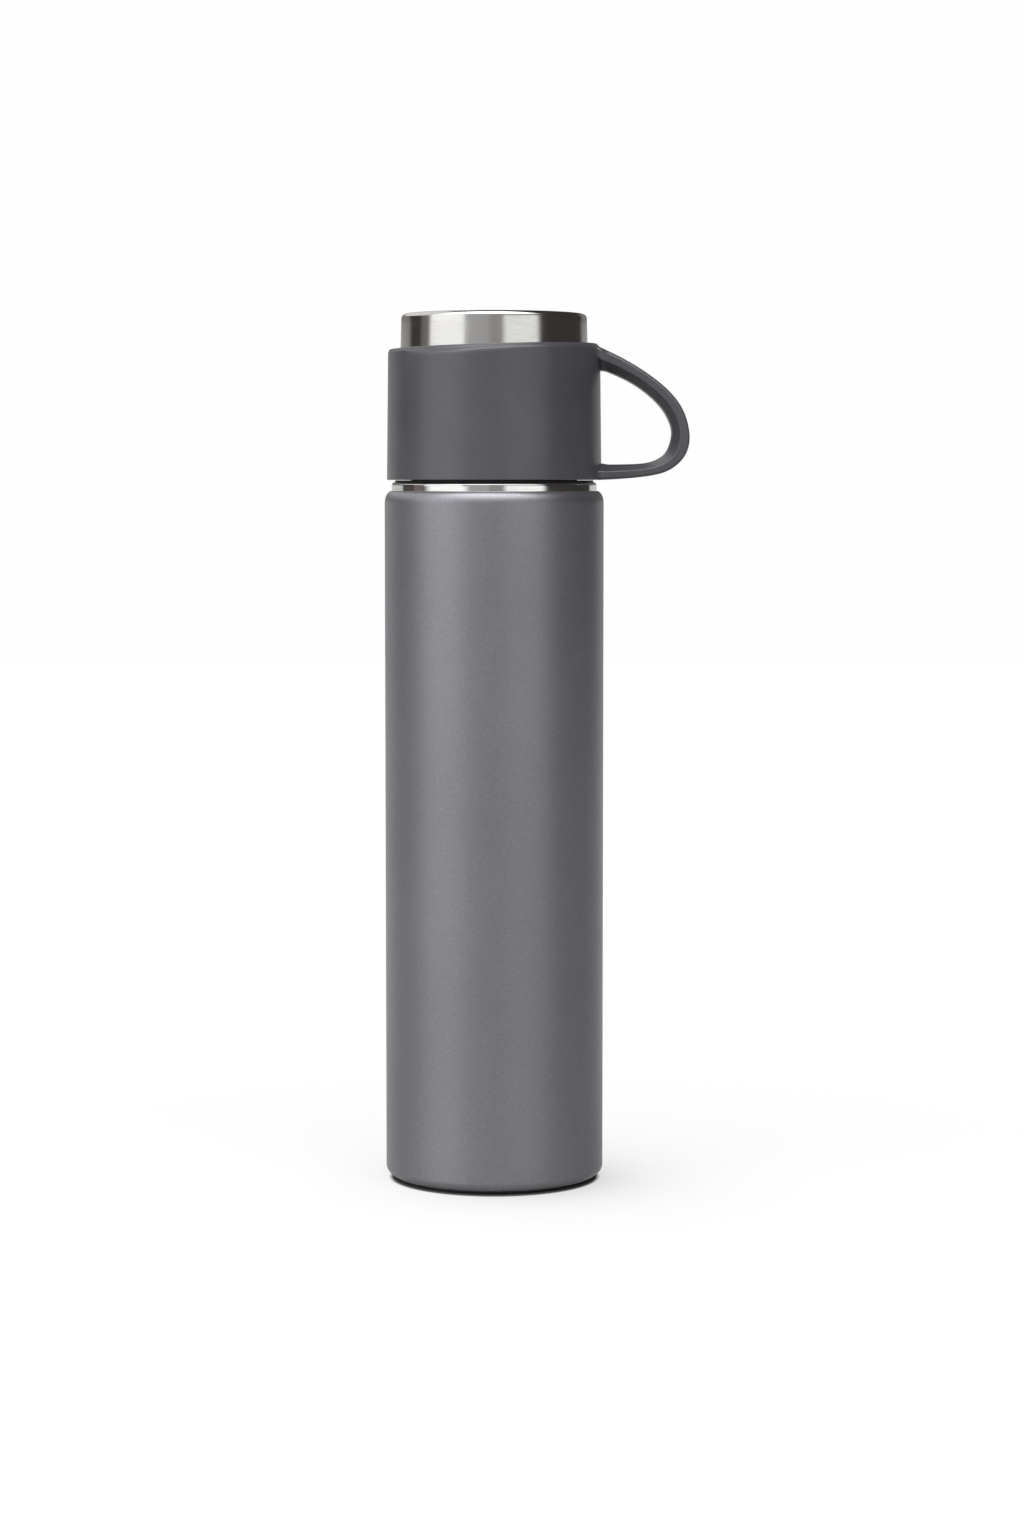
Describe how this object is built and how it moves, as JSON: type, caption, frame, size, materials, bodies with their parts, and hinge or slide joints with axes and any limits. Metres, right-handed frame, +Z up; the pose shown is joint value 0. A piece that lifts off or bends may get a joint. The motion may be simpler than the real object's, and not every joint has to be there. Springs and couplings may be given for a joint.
{
  "type": "vacuum flask",
  "caption": "Slim double-walled steel vacuum flask with a threaded push-button stopper and an upturned steel-lined cup with a D handle as its lid.",
  "frame": {"origin": "centre of the base, on the flask's axis, where it stands", "axes": "+Z up along the flask's axis, +X towards the cup's handle"},
  "size_m": [0.0901, 0.065, 0.2575],
  "materials": {
    "coat_grey": "matt powder coat with a fine speckle",
    "polished_steel": "polished stainless steel",
    "satin_steel": "fine satin turned stainless steel",
    "vessel_steel": "electropolished stainless steel",
    "plate_steel": "pressed stainless sheet",
    "solder": "dull solder bead",
    "copper_foil": "bright copper foil",
    "getter_metal": "sintered metal",
    "black_silicone": "soft matt silicone",
    "stopper_plastic": "moulded polypropylene",
    "cover_plastic": "moulded polypropylene, fine grain",
    "button_plastic": "moulded polypropylene, satin",
    "valve_plastic": "natural polypropylene",
    "foam_white": "rigid foam",
    "spring_steel": "drawn spring wire",
    "sleeve_grey": "moulded polypropylene, soft matt grain"
  },
  "bodies": {
    "flask": {"body_shell": "coat_grey", "neck_shoulder": "polished_steel", "inner_vessel": "vessel_steel", "base_plate": "plate_steel", "exhaust_seal": "solder", "pocket_cover": "plate_steel", "foot_pad": "black_silicone", "radiation_foil": "copper_foil", "getter": "getter_metal", "cup_seat": "black_silicone"},
    "stopper_seal": {"stopper_gasket": "black_silicone"},
    "stopper": {"stopper_body": "stopper_plastic", "plug_foam": "foam_white", "plug_cap": "stopper_plastic", "stem_guide": "stopper_plastic", "stem_seal": "black_silicone", "stopper_cover": "cover_plastic", "grip_band": "black_silicone", "button_spring": "spring_steel", "key_spring": "spring_steel"},
    "button": {"push_button": "button_plastic", "valve_stem": "valve_plastic", "stem_clip": "spring_steel", "valve_seal": "black_silicone", "valve_plate": "valve_plastic"},
    "release_key": {"release_slide": "button_plastic"},
    "cup": {"cup_liner": "satin_steel", "cup_sleeve": "sleeve_grey", "cup_rim_ring": "sleeve_grey", "liner_seal": "black_silicone"}
  },
  "joints": [
    {"name": "stopper_rise", "type": "slide", "parent": "flask", "child": "stopper_seal", "axis": [0, 0, 1], "range_m": [0, 0.036]},
    {"name": "stopper_turn", "type": "hinge", "parent": "stopper_seal", "child": "stopper", "pos_m": [0, 0, 0.21], "axis": [0, 0, 1], "range_deg": [0, 1080]},
    {"name": "button_press", "type": "slide", "parent": "stopper", "child": "button", "axis": [0, 0, -1], "range_m": [0, 0.0035], "stiffness_N_per_m": 800, "springref_m": -0.004, "deforming": ["button_spring"]},
    {"name": "key_press", "type": "slide", "parent": "stopper", "child": "release_key", "axis": [-1, 0, 0], "range_m": [0, 0.0012], "stiffness_N_per_m": 600, "springref_m": -0.0015, "deforming": ["key_spring"]},
    {"name": "cup_lift", "type": "slide", "parent": "stopper", "child": "cup", "axis": [0, 0, 1], "range_m": [0, 0.08]}
  ],
  "couplings": [
    {"joint": "stopper_rise", "follows": "stopper_turn", "m_per_rad": 0.0019099}
  ]
}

● **Task goal**
Copy out the full material exactly as it appears.

● **Output for this exercise**
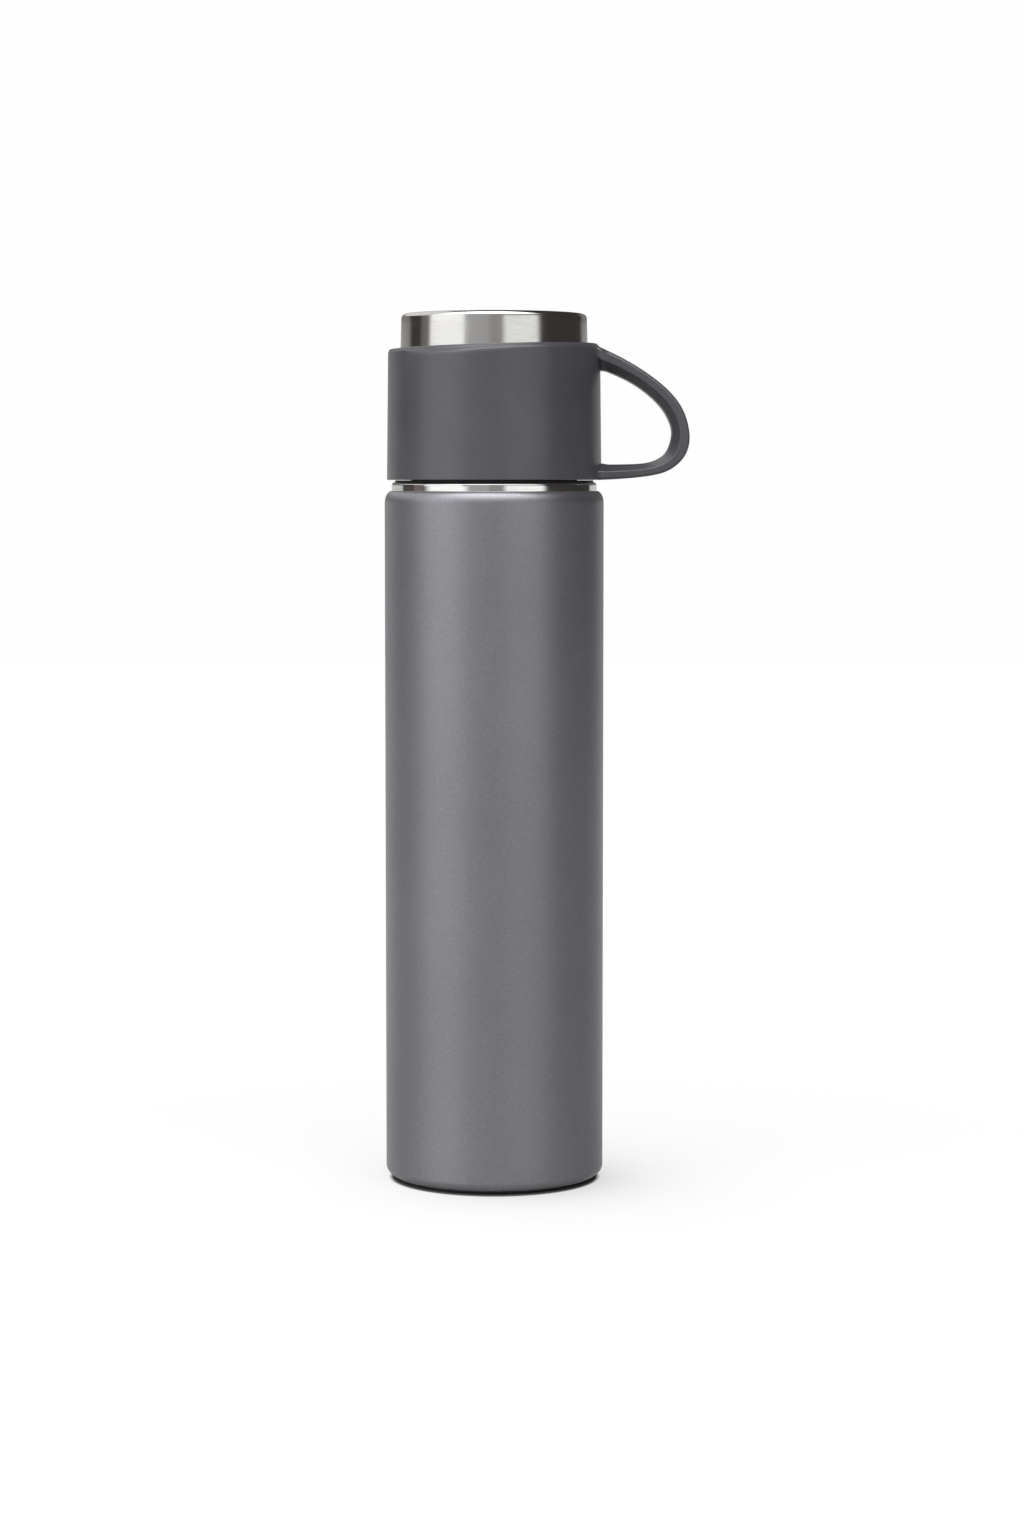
Describe how this object is built and how it moves, as JSON: type, caption, frame, size, materials, bodies with their parts, and hinge or slide joints with axes and any limits. Metres, right-handed frame, +Z up; the pose shown is joint value 0. A piece that lifts off or bends may get a joint. The motion may be simpler than the real object's, and not every joint has to be there. Springs and couplings may be given for a joint.
{
  "type": "vacuum flask",
  "caption": "Slim double-walled steel vacuum flask with a threaded push-button stopper and an upturned steel-lined cup with a D handle as its lid.",
  "frame": {"origin": "centre of the base, on the flask's axis, where it stands", "axes": "+Z up along the flask's axis, +X towards the cup's handle"},
  "size_m": [0.0901, 0.065, 0.2575],
  "materials": {
    "coat_grey": "matt powder coat with a fine speckle",
    "polished_steel": "polished stainless steel",
    "satin_steel": "fine satin turned stainless steel",
    "vessel_steel": "electropolished stainless steel",
    "plate_steel": "pressed stainless sheet",
    "solder": "dull solder bead",
    "copper_foil": "bright copper foil",
    "getter_metal": "sintered metal",
    "black_silicone": "soft matt silicone",
    "stopper_plastic": "moulded polypropylene",
    "cover_plastic": "moulded polypropylene, fine grain",
    "button_plastic": "moulded polypropylene, satin",
    "valve_plastic": "natural polypropylene",
    "foam_white": "rigid foam",
    "spring_steel": "drawn spring wire",
    "sleeve_grey": "moulded polypropylene, soft matt grain"
  },
  "bodies": {
    "flask": {"body_shell": "coat_grey", "neck_shoulder": "polished_steel", "inner_vessel": "vessel_steel", "base_plate": "plate_steel", "exhaust_seal": "solder", "pocket_cover": "plate_steel", "foot_pad": "black_silicone", "radiation_foil": "copper_foil", "getter": "getter_metal", "cup_seat": "black_silicone"},
    "stopper_seal": {"stopper_gasket": "black_silicone"},
    "stopper": {"stopper_body": "stopper_plastic", "plug_foam": "foam_white", "plug_cap": "stopper_plastic", "stem_guide": "stopper_plastic", "stem_seal": "black_silicone", "stopper_cover": "cover_plastic", "grip_band": "black_silicone", "button_spring": "spring_steel", "key_spring": "spring_steel"},
    "button": {"push_button": "button_plastic", "valve_stem": "valve_plastic", "stem_clip": "spring_steel", "valve_seal": "black_silicone", "valve_plate": "valve_plastic"},
    "release_key": {"release_slide": "button_plastic"},
    "cup": {"cup_liner": "satin_steel", "cup_sleeve": "sleeve_grey", "cup_rim_ring": "sleeve_grey", "liner_seal": "black_silicone"}
  },
  "joints": [
    {"name": "stopper_rise", "type": "slide", "parent": "flask", "child": "stopper_seal", "axis": [0, 0, 1], "range_m": [0, 0.036]},
    {"name": "stopper_turn", "type": "hinge", "parent": "stopper_seal", "child": "stopper", "pos_m": [0, 0, 0.21], "axis": [0, 0, 1], "range_deg": [0, 1080]},
    {"name": "button_press", "type": "slide", "parent": "stopper", "child": "button", "axis": [0, 0, -1], "range_m": [0, 0.0035], "stiffness_N_per_m": 800, "springref_m": -0.004, "deforming": ["button_spring"]},
    {"name": "key_press", "type": "slide", "parent": "stopper", "child": "release_key", "axis": [-1, 0, 0], "range_m": [0, 0.0012], "stiffness_N_per_m": 600, "springref_m": -0.0015, "deforming": ["key_spring"]},
    {"name": "cup_lift", "type": "slide", "parent": "stopper", "child": "cup", "axis": [0, 0, 1], "range_m": [0, 0.08]}
  ],
  "couplings": [
    {"joint": "stopper_rise", "follows": "stopper_turn", "m_per_rad": 0.0019099}
  ]
}